SUPPLIED RECORDS -

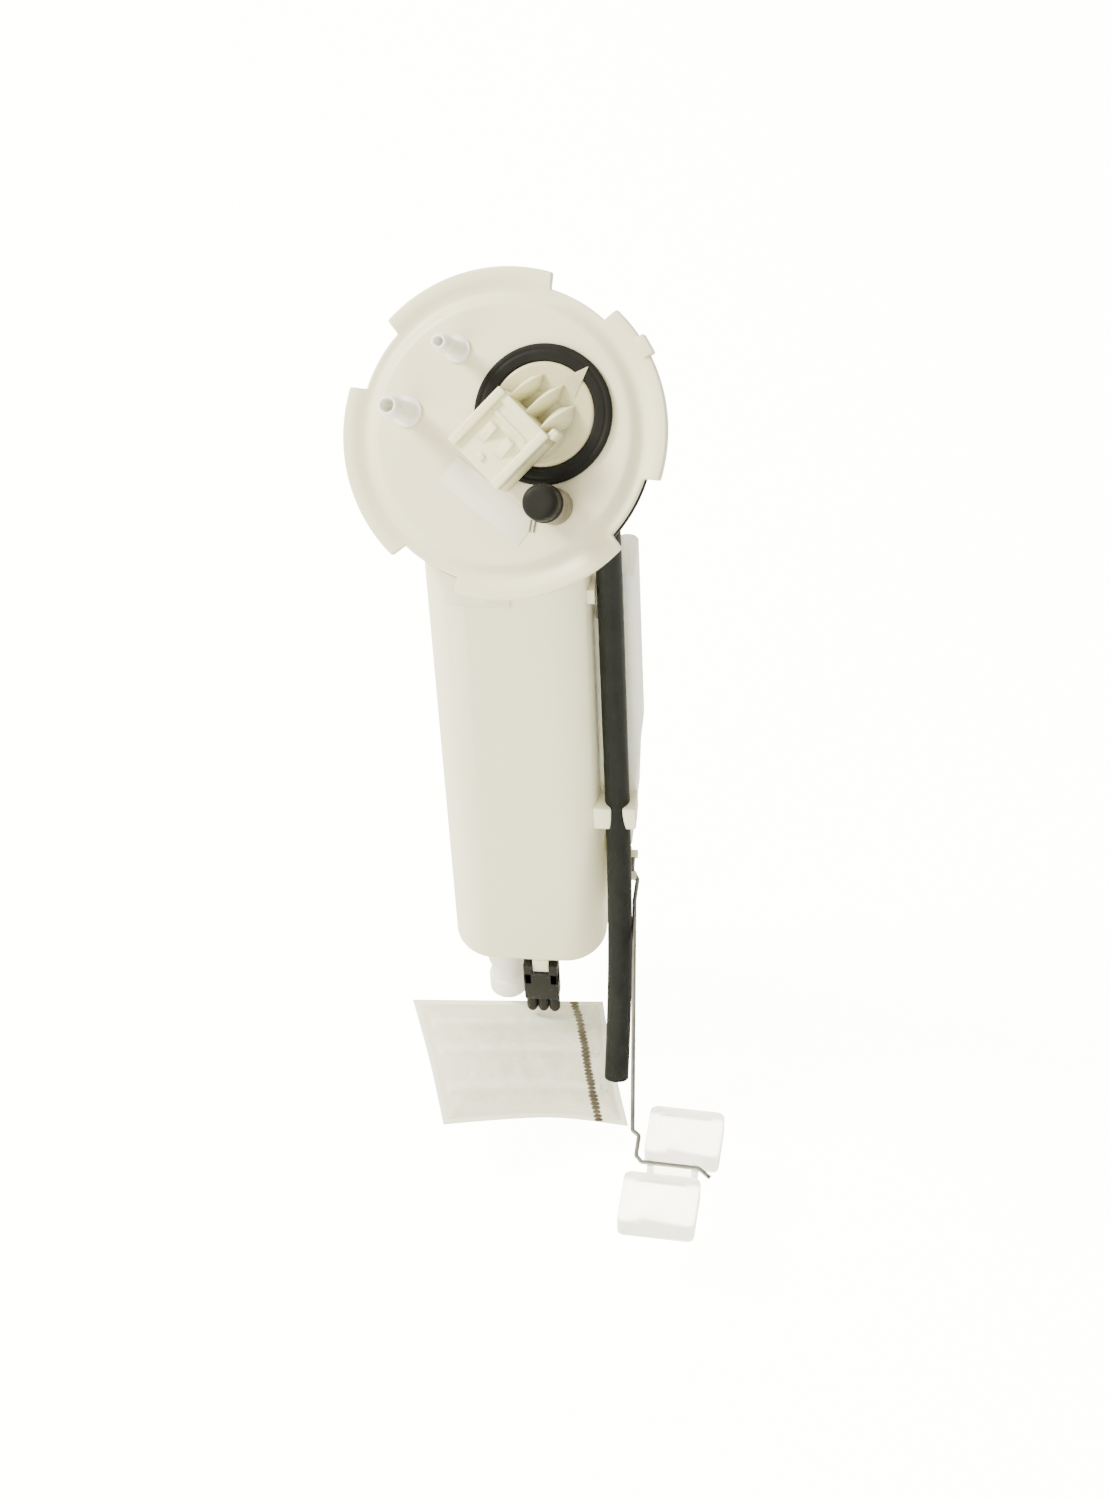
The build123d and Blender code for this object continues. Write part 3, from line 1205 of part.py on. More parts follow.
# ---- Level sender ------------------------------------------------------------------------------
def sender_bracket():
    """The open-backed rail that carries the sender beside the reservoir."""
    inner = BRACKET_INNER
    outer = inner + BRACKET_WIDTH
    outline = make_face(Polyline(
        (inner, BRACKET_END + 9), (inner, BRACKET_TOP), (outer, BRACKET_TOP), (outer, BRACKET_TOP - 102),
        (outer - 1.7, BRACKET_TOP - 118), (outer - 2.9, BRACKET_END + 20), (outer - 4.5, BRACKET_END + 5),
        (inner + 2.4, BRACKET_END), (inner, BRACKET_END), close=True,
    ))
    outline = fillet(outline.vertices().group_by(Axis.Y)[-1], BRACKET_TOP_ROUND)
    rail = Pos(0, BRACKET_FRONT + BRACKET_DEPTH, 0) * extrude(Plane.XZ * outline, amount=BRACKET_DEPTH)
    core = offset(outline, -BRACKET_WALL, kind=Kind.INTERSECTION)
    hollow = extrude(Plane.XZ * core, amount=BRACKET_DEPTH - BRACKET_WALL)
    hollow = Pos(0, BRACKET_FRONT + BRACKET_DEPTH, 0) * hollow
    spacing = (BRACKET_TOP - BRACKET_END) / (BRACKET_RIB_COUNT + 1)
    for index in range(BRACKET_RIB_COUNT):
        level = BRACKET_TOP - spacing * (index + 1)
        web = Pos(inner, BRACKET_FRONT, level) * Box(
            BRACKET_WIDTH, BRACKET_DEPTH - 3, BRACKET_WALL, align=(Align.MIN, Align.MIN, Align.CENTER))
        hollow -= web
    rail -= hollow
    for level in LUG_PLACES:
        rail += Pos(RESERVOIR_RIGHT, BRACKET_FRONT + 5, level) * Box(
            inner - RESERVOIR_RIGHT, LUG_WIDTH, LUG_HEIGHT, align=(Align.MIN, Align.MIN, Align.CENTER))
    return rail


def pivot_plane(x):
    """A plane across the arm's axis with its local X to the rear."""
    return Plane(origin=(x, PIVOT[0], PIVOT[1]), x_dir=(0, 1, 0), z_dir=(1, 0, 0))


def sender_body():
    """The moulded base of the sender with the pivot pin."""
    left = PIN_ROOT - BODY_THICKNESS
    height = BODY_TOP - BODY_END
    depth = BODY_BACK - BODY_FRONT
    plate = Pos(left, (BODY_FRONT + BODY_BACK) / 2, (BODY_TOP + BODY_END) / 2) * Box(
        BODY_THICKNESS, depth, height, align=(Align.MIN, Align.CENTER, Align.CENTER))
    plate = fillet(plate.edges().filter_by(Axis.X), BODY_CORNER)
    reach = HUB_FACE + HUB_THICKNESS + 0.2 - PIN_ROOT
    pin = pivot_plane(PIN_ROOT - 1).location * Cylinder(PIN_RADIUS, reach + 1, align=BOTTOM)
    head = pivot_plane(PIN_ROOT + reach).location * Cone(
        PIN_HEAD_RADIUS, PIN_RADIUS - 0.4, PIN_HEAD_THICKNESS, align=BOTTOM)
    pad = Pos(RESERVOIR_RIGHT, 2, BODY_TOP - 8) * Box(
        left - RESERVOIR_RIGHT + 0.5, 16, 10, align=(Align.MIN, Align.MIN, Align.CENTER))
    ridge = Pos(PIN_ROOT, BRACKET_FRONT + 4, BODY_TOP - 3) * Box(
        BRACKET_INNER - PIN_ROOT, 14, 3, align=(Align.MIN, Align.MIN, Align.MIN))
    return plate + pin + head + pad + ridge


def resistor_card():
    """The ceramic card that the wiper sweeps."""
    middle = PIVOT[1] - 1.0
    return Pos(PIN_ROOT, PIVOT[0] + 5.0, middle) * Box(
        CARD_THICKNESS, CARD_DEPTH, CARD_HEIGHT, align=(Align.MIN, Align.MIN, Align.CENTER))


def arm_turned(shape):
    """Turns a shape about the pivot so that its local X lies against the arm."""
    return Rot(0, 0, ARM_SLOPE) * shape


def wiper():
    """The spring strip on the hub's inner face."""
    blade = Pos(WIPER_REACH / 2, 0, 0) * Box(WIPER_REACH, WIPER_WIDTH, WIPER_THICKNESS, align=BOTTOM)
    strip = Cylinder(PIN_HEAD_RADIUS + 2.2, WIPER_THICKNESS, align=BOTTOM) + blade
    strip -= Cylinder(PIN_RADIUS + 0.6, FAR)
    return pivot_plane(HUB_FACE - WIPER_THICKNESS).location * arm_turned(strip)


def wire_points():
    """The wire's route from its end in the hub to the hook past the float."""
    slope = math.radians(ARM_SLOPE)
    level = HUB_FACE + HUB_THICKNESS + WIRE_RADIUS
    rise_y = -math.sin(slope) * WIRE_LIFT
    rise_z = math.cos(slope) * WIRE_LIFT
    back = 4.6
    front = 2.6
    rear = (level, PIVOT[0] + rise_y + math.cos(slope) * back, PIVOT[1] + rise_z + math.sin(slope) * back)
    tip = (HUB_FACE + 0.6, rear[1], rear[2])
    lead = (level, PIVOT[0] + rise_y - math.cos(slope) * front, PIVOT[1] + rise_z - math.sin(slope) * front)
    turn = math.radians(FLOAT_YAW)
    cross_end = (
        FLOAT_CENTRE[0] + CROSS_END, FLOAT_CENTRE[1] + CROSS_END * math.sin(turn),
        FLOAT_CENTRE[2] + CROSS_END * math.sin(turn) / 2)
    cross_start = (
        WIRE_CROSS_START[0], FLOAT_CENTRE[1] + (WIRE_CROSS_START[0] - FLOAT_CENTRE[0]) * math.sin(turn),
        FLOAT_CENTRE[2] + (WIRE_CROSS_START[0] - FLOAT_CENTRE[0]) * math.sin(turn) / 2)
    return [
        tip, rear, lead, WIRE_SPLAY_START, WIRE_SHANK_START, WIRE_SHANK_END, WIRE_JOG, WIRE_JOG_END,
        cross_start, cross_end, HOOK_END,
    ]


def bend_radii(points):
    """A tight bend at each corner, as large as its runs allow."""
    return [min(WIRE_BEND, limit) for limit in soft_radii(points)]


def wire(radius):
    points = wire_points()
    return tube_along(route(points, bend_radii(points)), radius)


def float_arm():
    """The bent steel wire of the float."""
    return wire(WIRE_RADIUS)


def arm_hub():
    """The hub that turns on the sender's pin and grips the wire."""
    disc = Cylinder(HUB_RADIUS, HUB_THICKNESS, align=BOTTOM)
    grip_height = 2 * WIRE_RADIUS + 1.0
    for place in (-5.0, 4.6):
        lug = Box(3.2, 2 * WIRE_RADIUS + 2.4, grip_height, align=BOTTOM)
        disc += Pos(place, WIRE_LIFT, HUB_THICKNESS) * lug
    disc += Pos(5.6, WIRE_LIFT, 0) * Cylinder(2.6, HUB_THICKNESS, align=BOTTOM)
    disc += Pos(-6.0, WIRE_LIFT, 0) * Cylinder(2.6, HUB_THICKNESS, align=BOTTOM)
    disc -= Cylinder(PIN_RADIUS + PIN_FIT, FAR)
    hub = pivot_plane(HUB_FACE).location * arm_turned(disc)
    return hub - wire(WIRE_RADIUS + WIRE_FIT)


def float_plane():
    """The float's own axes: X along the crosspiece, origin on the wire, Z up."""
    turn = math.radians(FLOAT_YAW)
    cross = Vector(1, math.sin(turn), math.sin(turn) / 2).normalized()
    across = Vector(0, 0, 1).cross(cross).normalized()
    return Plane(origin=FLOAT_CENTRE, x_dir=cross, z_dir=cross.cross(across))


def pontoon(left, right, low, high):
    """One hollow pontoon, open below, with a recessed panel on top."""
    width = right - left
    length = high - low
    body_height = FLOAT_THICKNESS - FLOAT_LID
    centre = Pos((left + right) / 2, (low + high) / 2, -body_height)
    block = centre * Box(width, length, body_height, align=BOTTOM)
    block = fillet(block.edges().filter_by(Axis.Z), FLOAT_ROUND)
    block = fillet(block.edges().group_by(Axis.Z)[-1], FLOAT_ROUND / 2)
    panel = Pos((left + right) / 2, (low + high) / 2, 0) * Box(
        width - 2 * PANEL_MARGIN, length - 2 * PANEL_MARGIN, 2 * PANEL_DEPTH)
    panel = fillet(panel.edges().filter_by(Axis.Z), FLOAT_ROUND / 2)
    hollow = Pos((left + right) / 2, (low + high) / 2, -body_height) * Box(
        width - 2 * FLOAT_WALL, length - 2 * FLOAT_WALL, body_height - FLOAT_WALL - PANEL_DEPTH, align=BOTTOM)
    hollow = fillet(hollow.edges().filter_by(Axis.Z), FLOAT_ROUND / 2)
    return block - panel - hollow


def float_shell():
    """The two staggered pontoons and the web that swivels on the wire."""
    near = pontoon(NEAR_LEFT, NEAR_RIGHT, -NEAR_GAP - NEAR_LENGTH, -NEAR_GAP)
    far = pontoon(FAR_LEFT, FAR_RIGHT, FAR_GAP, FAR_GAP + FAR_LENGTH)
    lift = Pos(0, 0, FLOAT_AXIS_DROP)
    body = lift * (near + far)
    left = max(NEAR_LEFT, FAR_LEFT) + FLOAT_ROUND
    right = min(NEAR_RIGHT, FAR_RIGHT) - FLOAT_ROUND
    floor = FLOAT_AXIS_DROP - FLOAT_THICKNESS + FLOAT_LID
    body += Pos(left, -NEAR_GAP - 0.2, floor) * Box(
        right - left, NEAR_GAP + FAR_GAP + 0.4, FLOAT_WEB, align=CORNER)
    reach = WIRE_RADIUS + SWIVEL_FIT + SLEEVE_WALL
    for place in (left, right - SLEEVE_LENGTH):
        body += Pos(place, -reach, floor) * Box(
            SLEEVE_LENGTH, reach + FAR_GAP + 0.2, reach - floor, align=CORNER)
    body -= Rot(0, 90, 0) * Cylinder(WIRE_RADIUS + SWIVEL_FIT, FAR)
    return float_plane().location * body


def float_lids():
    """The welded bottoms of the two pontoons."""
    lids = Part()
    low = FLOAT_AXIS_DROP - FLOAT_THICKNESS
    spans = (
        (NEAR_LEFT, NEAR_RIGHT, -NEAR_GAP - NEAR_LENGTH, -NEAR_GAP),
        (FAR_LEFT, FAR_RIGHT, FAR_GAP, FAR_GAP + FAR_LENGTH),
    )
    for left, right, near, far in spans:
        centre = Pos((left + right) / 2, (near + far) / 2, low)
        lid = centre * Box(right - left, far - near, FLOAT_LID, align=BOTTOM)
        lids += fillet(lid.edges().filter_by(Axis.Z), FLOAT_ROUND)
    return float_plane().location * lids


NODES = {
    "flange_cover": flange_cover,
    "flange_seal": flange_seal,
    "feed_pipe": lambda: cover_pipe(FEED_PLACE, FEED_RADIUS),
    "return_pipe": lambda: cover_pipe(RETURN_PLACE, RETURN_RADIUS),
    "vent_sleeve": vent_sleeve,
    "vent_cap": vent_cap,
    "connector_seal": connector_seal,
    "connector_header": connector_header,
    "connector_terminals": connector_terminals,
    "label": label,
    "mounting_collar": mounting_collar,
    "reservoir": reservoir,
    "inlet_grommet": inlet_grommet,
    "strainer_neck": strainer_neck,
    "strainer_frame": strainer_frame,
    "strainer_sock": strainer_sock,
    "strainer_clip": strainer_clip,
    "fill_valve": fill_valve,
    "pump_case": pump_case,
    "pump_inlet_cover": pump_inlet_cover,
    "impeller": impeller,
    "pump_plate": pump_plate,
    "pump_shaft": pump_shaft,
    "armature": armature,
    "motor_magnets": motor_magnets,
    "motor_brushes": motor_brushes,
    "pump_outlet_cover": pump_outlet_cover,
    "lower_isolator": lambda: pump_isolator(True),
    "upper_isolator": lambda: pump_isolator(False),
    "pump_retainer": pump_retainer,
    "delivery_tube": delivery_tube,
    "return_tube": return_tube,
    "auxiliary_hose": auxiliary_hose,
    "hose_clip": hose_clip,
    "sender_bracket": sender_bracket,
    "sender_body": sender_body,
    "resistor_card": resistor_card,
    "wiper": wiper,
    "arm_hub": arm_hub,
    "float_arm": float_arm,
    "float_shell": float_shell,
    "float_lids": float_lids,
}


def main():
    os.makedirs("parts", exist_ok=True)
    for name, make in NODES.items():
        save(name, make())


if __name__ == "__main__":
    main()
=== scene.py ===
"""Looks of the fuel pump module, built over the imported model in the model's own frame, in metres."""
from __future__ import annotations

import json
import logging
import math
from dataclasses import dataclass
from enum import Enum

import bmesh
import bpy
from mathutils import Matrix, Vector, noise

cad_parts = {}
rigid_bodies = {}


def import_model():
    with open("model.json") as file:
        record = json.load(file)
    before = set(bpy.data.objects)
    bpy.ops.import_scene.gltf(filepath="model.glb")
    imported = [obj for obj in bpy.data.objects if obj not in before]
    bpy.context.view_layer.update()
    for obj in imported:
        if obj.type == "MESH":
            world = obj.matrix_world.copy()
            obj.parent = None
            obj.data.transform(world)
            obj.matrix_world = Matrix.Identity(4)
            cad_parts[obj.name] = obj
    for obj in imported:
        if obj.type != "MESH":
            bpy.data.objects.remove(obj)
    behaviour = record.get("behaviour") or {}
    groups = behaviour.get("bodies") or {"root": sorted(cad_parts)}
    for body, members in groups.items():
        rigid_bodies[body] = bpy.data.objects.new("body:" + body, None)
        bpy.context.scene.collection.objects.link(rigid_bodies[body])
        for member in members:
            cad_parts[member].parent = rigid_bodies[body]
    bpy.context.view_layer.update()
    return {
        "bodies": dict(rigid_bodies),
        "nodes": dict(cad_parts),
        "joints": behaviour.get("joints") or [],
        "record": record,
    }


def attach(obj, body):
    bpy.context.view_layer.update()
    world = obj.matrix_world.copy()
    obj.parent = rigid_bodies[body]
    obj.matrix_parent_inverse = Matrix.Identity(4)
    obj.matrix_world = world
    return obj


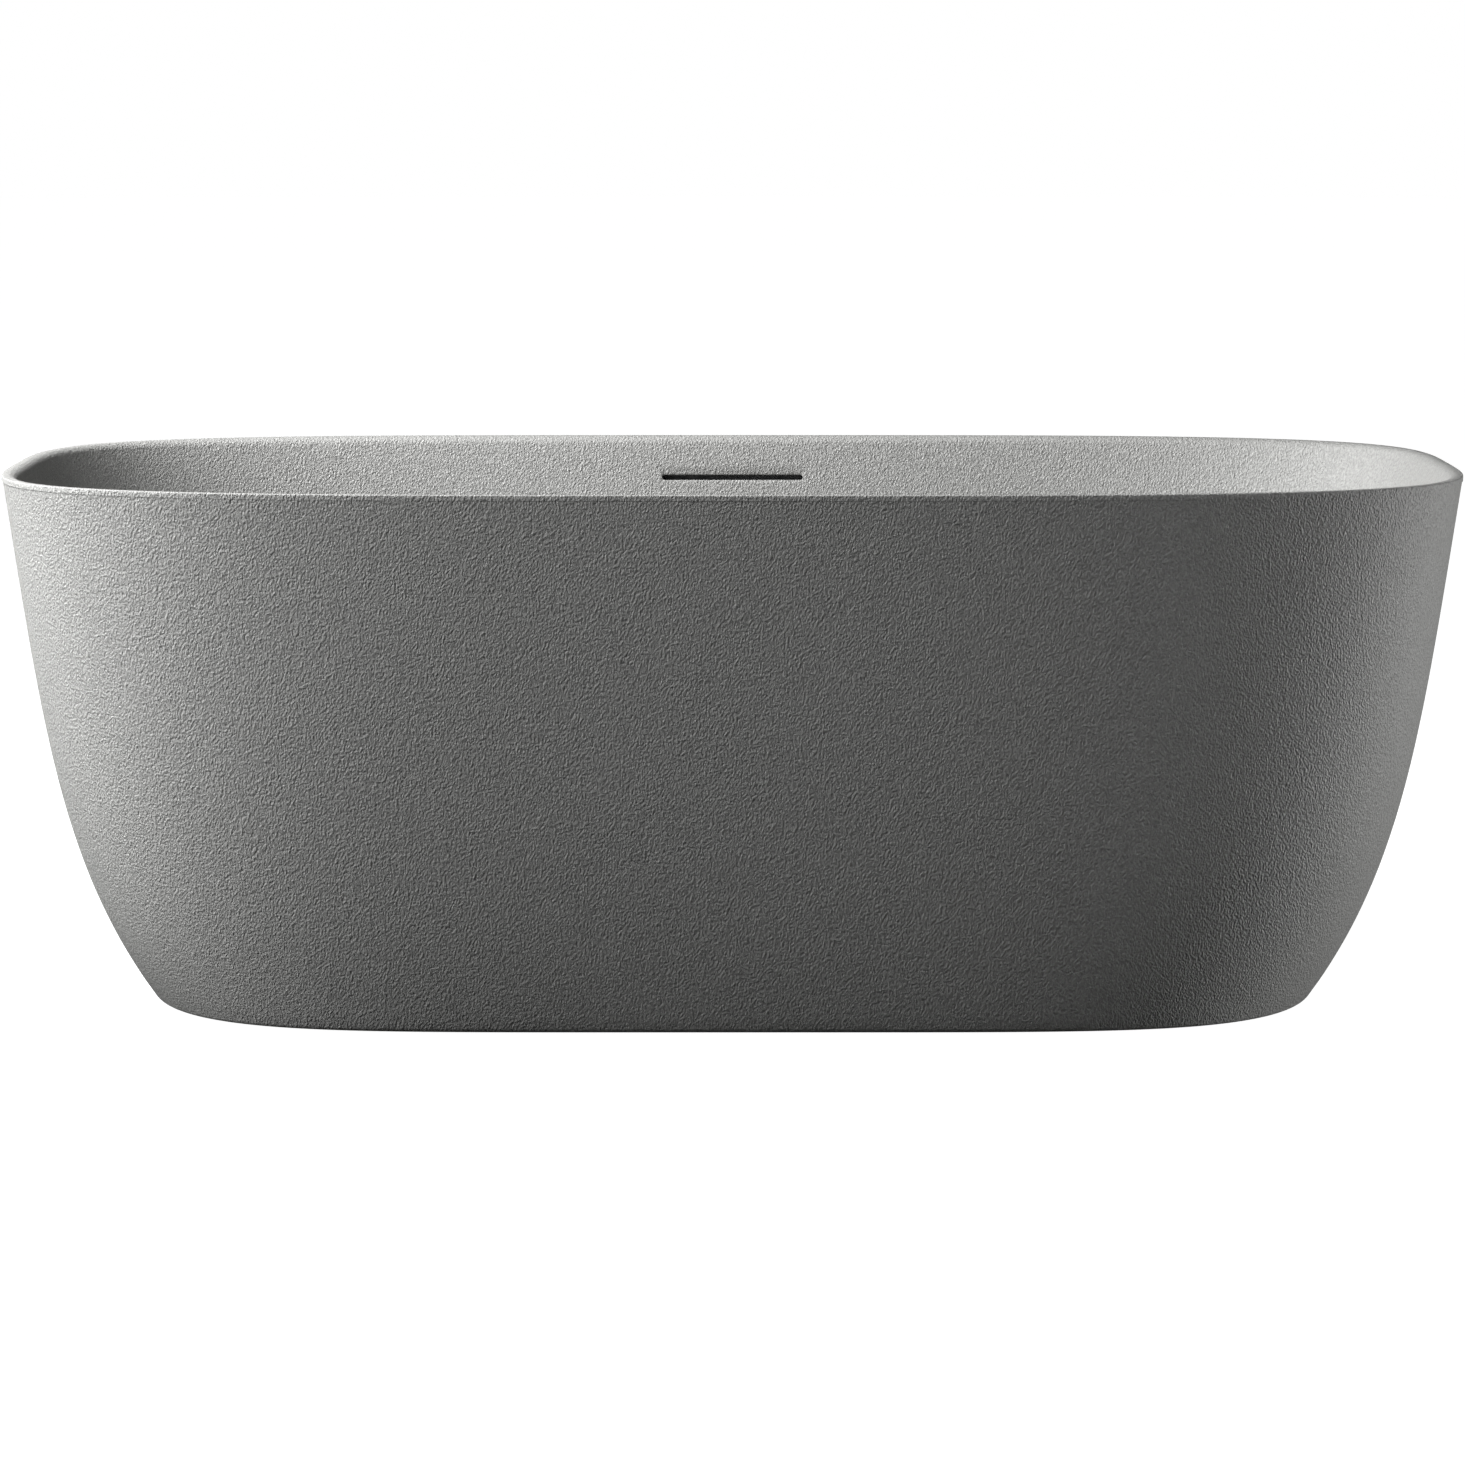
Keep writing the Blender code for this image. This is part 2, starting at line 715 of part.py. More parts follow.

PROBLEM TO SOLVE - Extract verbatim only those lines that run from the line with "for name, make" to the line with "obj.matrix_world = world", inclusive.

COMPLETED TASK -
    for name, make in NODES.items():
        save(name, make())


if __name__ == "__main__":
    main()
=== scene.py ===
"""Looks of the fuel pump module, built over the imported model in the model's own frame, in metres."""
from __future__ import annotations

import json
import logging
import math
from dataclasses import dataclass
from enum import Enum

import bmesh
import bpy
from mathutils import Matrix, Vector, noise

cad_parts = {}
rigid_bodies = {}


def import_model():
    with open("model.json") as file:
        record = json.load(file)
    before = set(bpy.data.objects)
    bpy.ops.import_scene.gltf(filepath="model.glb")
    imported = [obj for obj in bpy.data.objects if obj not in before]
    bpy.context.view_layer.update()
    for obj in imported:
        if obj.type == "MESH":
            world = obj.matrix_world.copy()
            obj.parent = None
            obj.data.transform(world)
            obj.matrix_world = Matrix.Identity(4)
            cad_parts[obj.name] = obj
    for obj in imported:
        if obj.type != "MESH":
            bpy.data.objects.remove(obj)
    behaviour = record.get("behaviour") or {}
    groups = behaviour.get("bodies") or {"root": sorted(cad_parts)}
    for body, members in groups.items():
        rigid_bodies[body] = bpy.data.objects.new("body:" + body, None)
        bpy.context.scene.collection.objects.link(rigid_bodies[body])
        for member in members:
            cad_parts[member].parent = rigid_bodies[body]
    bpy.context.view_layer.update()
    return {
        "bodies": dict(rigid_bodies),
        "nodes": dict(cad_parts),
        "joints": behaviour.get("joints") or [],
        "record": record,
    }


def attach(obj, body):
    bpy.context.view_layer.update()
    world = obj.matrix_world.copy()
    obj.parent = rigid_bodies[body]
    obj.matrix_parent_inverse = Matrix.Identity(4)
    obj.matrix_world = world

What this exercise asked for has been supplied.